> _Supplied information_:
════
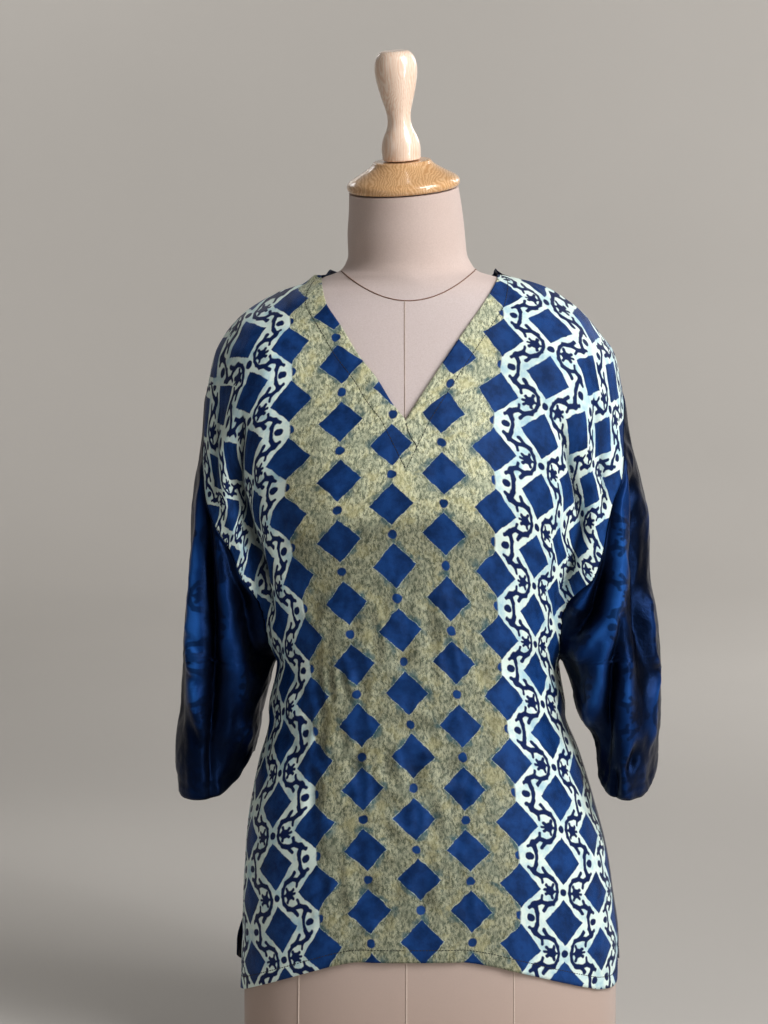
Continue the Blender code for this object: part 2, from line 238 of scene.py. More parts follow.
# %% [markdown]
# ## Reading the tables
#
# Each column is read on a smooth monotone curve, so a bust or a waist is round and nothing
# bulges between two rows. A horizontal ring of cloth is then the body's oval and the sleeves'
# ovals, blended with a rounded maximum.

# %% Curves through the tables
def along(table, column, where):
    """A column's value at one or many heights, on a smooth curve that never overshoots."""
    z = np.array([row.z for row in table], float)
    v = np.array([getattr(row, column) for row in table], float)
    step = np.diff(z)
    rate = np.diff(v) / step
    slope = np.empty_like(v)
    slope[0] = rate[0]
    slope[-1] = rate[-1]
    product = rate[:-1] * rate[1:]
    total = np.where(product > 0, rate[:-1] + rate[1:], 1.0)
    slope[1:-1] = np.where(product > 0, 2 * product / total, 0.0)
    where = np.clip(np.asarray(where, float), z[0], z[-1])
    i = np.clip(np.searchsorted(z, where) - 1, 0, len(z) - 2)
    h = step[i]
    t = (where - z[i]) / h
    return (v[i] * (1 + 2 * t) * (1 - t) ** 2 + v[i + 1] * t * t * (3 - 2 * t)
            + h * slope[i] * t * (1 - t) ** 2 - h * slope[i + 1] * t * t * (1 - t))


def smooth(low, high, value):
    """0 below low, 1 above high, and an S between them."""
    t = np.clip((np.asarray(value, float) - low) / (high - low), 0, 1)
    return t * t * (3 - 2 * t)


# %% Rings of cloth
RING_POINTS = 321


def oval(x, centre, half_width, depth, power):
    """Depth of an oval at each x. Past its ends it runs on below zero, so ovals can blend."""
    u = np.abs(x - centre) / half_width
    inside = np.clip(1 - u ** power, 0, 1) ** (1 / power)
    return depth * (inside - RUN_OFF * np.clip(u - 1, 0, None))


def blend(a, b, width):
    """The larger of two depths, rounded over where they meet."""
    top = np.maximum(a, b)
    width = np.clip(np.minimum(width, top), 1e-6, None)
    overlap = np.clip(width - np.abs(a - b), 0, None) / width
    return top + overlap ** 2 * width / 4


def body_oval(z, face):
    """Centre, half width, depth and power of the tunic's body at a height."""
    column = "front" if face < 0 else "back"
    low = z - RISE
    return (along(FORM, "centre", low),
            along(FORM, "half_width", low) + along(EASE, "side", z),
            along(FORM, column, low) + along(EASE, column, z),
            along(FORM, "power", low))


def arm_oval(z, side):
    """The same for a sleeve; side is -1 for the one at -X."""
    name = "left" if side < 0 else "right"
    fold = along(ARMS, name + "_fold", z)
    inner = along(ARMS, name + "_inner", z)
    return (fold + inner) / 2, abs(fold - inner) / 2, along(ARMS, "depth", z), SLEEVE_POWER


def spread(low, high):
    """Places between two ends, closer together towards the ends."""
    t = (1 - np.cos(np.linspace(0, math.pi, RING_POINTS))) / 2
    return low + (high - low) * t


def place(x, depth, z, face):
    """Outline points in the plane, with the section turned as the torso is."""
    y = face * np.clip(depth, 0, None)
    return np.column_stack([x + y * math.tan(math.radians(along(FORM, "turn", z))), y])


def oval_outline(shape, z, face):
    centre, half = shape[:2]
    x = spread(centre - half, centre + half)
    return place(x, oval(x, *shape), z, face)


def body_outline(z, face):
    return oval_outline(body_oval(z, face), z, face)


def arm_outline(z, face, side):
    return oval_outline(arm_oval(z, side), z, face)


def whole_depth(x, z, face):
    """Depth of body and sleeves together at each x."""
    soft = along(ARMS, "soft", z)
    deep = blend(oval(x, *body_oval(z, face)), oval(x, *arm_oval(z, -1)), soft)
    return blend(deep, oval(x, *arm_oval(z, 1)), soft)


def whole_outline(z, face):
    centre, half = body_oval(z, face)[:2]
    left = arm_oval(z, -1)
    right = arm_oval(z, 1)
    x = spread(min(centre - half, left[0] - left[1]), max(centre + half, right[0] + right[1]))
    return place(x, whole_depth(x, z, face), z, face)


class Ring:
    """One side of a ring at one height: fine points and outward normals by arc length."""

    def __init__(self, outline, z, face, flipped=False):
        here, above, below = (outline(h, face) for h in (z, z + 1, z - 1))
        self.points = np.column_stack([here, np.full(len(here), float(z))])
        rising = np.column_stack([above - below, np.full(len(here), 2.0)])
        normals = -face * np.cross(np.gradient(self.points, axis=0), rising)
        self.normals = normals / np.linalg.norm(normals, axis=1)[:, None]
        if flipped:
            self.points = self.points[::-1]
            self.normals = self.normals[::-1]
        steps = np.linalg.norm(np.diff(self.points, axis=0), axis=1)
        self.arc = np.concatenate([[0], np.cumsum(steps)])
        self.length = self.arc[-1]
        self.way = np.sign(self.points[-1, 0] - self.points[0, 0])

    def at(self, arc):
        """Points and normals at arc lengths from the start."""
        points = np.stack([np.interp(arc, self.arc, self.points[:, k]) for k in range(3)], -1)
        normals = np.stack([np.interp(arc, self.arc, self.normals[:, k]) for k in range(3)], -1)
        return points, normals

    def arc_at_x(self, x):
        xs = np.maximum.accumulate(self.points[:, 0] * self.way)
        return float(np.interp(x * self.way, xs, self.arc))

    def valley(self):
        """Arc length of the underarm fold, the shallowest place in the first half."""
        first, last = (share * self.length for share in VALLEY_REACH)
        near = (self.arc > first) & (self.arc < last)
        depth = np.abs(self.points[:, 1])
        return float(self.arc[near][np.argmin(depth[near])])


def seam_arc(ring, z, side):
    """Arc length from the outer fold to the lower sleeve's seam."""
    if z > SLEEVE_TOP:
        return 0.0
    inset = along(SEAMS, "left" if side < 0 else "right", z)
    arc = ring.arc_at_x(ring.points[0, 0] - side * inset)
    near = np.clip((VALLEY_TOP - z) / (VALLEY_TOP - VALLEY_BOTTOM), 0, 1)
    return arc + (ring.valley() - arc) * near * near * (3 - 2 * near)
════
> _Your goal_: Print, unaltered, every line from the beginning of the material down to the line with "# ovals, blended with a rounded maximum.".

> _Reply_:
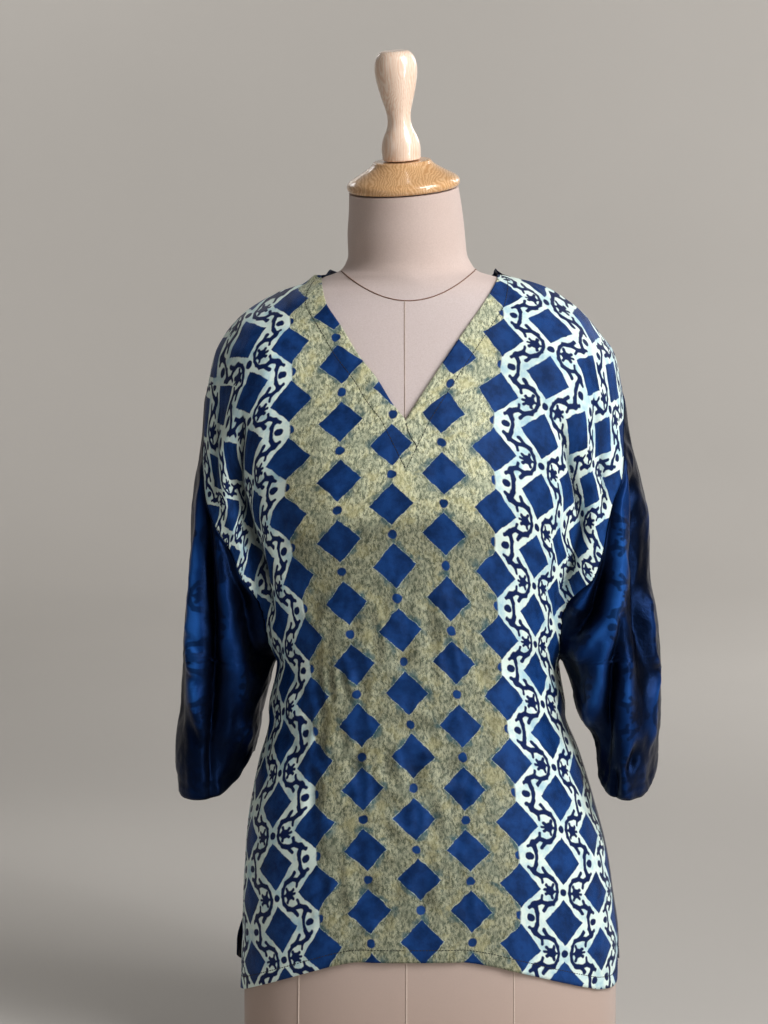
Continue the Blender code for this object: part 2, from line 238 of scene.py. More parts follow.
# %% [markdown]
# ## Reading the tables
#
# Each column is read on a smooth monotone curve, so a bust or a waist is round and nothing
# bulges between two rows. A horizontal ring of cloth is then the body's oval and the sleeves'
# ovals, blended with a rounded maximum.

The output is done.